McKee’s group has called on New Zealand’s House of Representatives to allow for an in-depth public consultation period on changes to the country’s firearms laws.
It is not the first time the organization, and other pro-gun groups in New Zealand, have tried to stop gun control measures.
In 1997, High Court Judge Sir Thomas Thorp suggested several amendments to New Zealand firearm laws, including a buy-back program for military-style semi-automatic weapons. The Council of Licenced Firearms Owners argued at the time that the bill would be too costly.
“Special interest groups prevent meaningful change,” said Philip Alpers, an adjunct professor at the Sydney School of Public Health and founder of GunPolicy.org, which tracks gun laws worldwide.
NRA executive VP Wayne LaPierre speaks at a National Rifle Association (NRA) convention in Dallas, Texas, on May 4, 2018. REUTERS/Lucas Jackson
In the U.S., the NRA has ramped up its lobbying efforts to entirely different levels. According to Open Secrets, an organization that tracks campaign and lobbying contributions, the NRA spent $1.67 million on lobbying efforts in 2008. Ten years later, that number grew to $5.08 million. The NRA’s political action committee spent roughly $19 million in 2018.

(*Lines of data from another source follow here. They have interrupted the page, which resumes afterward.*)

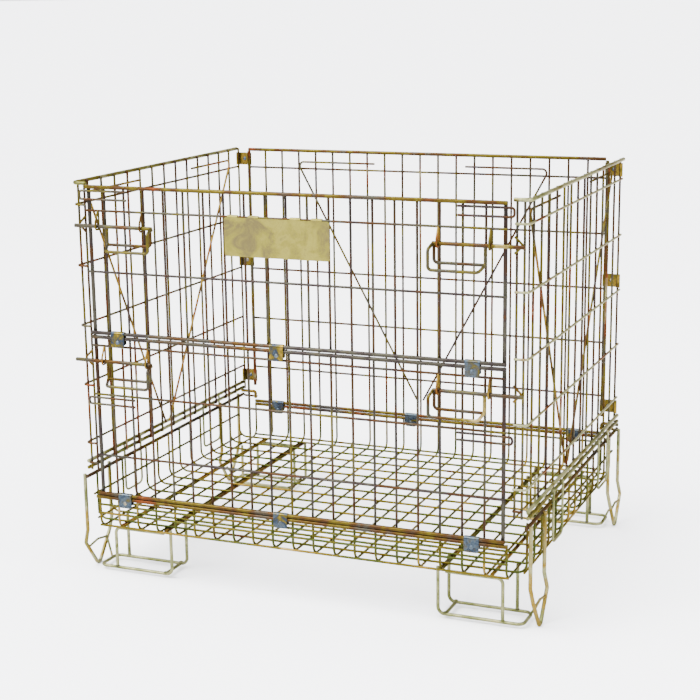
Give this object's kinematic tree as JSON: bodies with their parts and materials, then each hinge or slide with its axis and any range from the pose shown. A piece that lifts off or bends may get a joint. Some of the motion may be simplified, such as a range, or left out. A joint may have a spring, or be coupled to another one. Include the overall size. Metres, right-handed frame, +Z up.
{
  "type": "wire mesh container",
  "caption": "Folding wire mesh container on wire feet, with a front that drops in two leaves held by sliding latches, for storing and stacking goods.",
  "frame": {"origin": "on the ground, at the middle of the outer box", "axes": "+X to the right along the wide side, +Y from the drop front to the back panel, +Z up"},
  "size_m": [1, 0.7949, 0.84],
  "materials": {
    "mesh_wire": "yellow-passivated zinc, drawn wire",
    "frame_rod": "yellow-passivated zinc, golden",
    "dark_rod": "yellow-passivated zinc, brown and violet tints",
    "hinge_clip": "blue-grey zinc sheet",
    "rivet": "plain zinc",
    "latch_rod": "yellow-passivated zinc, worn bright",
    "plate": "yellow-passivated zinc sheet"
  },
  "bodies": {
    "base": {"tray_floor": "mesh_wire", "tray_front_wall": "mesh_wire", "tray_back_wall": "mesh_wire", "tray_left_wall": "mesh_wire", "tray_right_wall": "mesh_wire", "tray_rims": "dark_rod", "floor_runners": "frame_rod", "foot_front_left": "frame_rod", "foot_front_right": "frame_rod", "foot_back_left": "frame_rod", "foot_back_right": "frame_rod", "guide_front_left": "frame_rod", "guide_front_right": "frame_rod", "guide_back_left": "frame_rod", "guide_back_right": "frame_rod", "left_retaining_loops": "dark_rod", "right_retaining_loops": "dark_rod", "pivot_eyes": "frame_rod", "front_hinge_clips": "hinge_clip", "back_hinge_clips": "hinge_clip", "hinge_clip_rivets": "rivet"},
    "front_lower": {"lower_front_mesh": "mesh_wire", "lower_front_rails": "dark_rod", "mid_hinge_clips": "hinge_clip", "mid_clip_rivets": "rivet", "lower_latch_hangers": "mesh_wire", "lower_hairpins": "mesh_wire"},
    "upper_gate": {"upper_gate_mesh": "mesh_wire", "upper_gate_rails": "dark_rod", "upper_latch_hangers": "mesh_wire", "upper_hairpins": "mesh_wire", "name_plate": "plate"},
    "back_panel": {"back_mesh": "mesh_wire", "back_rails": "dark_rod", "back_braces": "frame_rod"},
    "left_side": {"left_side_mesh": "mesh_wire", "left_side_rods": "dark_rod", "left_front_return": "mesh_wire", "left_brace": "frame_rod", "left_corner_clips": "hinge_clip", "left_clip_rivets": "rivet", "left_keepers": "mesh_wire", "left_pivot_pin": "frame_rod"},
    "right_side": {"right_side_mesh": "mesh_wire", "right_side_rods": "dark_rod", "right_front_return": "mesh_wire", "right_brace": "frame_rod", "right_corner_clips": "hinge_clip", "right_clip_rivets": "rivet", "right_keepers": "mesh_wire", "right_pivot_pin": "frame_rod"},
    "upper_left_latch_rod": {"upper_left_latch": "latch_rod"},
    "upper_right_latch_rod": {"upper_right_latch": "latch_rod"},
    "lower_left_latch_rod": {"lower_left_latch": "latch_rod"},
    "lower_right_latch_rod": {"lower_right_latch": "latch_rod"}
  },
  "joints": [
    {"name": "back_fold", "type": "hinge", "parent": "base", "child": "back_panel", "pos_m": [0, 0.3842, 0.201], "axis": [-1, 0, 0], "range_deg": [-90, 0]},
    {"name": "left_side_fold", "type": "hinge", "parent": "base", "child": "left_side", "pos_m": [-0.446, 0.39075, 0.22], "axis": [0, 0, 1], "range_deg": [0, 87]},
    {"name": "right_side_fold", "type": "hinge", "parent": "base", "child": "right_side", "pos_m": [0.446, 0.39075, 0.22], "axis": [0, 0, 1], "range_deg": [-87, 0]},
    {"name": "lower_front_drop", "type": "hinge", "parent": "base", "child": "front_lower", "pos_m": [0, -0.3678, 0.1865], "axis": [1, 0, 0], "range_deg": [0, 90]},
    {"name": "upper_gate_drop", "type": "hinge", "parent": "front_lower", "child": "upper_gate", "pos_m": [0, -0.3678, 0.532], "axis": [1, 0, 0], "range_deg": [0, 155]},
    {"name": "upper_left_latch_slide", "type": "slide", "parent": "upper_gate", "child": "upper_left_latch_rod", "axis": [1, 0, 0], "range_m": [-0.013, 0.015]},
    {"name": "upper_right_latch_slide", "type": "slide", "parent": "upper_gate", "child": "upper_right_latch_rod", "axis": [-1, 0, 0], "range_m": [0, 0.028]},
    {"name": "lower_left_latch_slide", "type": "slide", "parent": "front_lower", "child": "lower_left_latch_rod", "axis": [1, 0, 0], "range_m": [0, 0.028]},
    {"name": "lower_right_latch_slide", "type": "slide", "parent": "front_lower", "child": "lower_right_latch_rod", "axis": [-1, 0, 0], "range_m": [0, 0.028]}
  ]
}
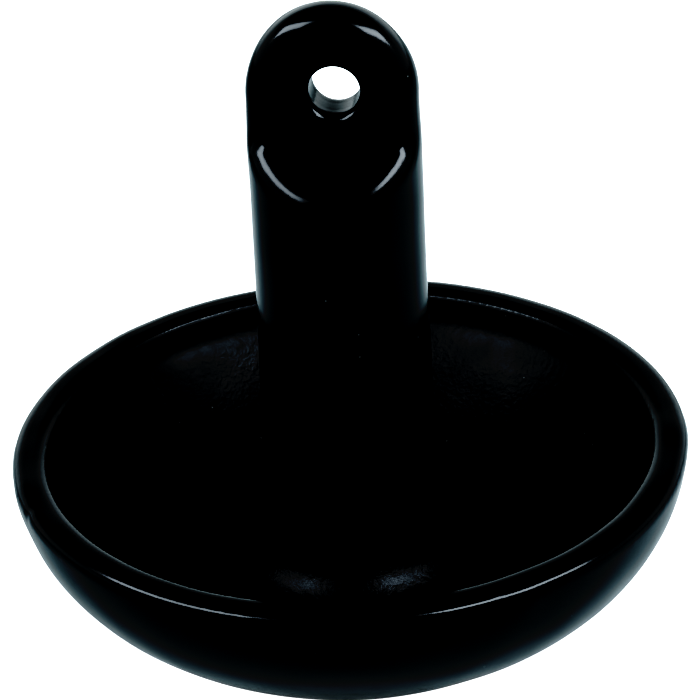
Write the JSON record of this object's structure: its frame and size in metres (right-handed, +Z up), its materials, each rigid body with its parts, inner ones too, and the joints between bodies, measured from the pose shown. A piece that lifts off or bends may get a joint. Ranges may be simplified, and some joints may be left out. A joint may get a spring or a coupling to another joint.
{
  "type": "mushroom anchor",
  "caption": "Vinyl-coated mushroom anchor: a thick-rimmed iron bowl that opens upward round a tapered shank, with a flat-faced eye and a cross hole for a shackle.",
  "frame": {"origin": "centre of the small flat that the anchor stands on, under the bowl", "axes": "+Z up the shank, Y along the eye's hole, X across the eye's two faces"},
  "size_m": [0.204, 0.204, 0.206],
  "materials": {
    "cast_iron": "as cast",
    "vinyl": "glossy black dipped PVC"
  },
  "bodies": {
    "root": {"iron_casting": "cast_iron", "vinyl_coating": "vinyl"}
  },
  "joints": []
}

Their lobbying efforts have made a clear impact on politicians — no matter under which party they fall. Democrats proudly tout their F rating from the NRA, while Republicans are often concerned about maintaining their A+ rating with the group. In 2017, Trump was the first president in 34 years to speak at the NRA’s annual Leadership Forum, and told the audience, “You have a true friend and champion in the White House.”
According to Richard Aborn, a former director of the Brady Campaign, it’s not that the U.S. can’t enact greater firearm regulations. “We just don’t, at the moment, have the political will.”
Editor’s Note: It was incorrectly reported that a Pew poll asked Americans about the impact that reducing access to automatic weapons would have on mass shootings; the survey instead asked about access to semi-automatic weapons.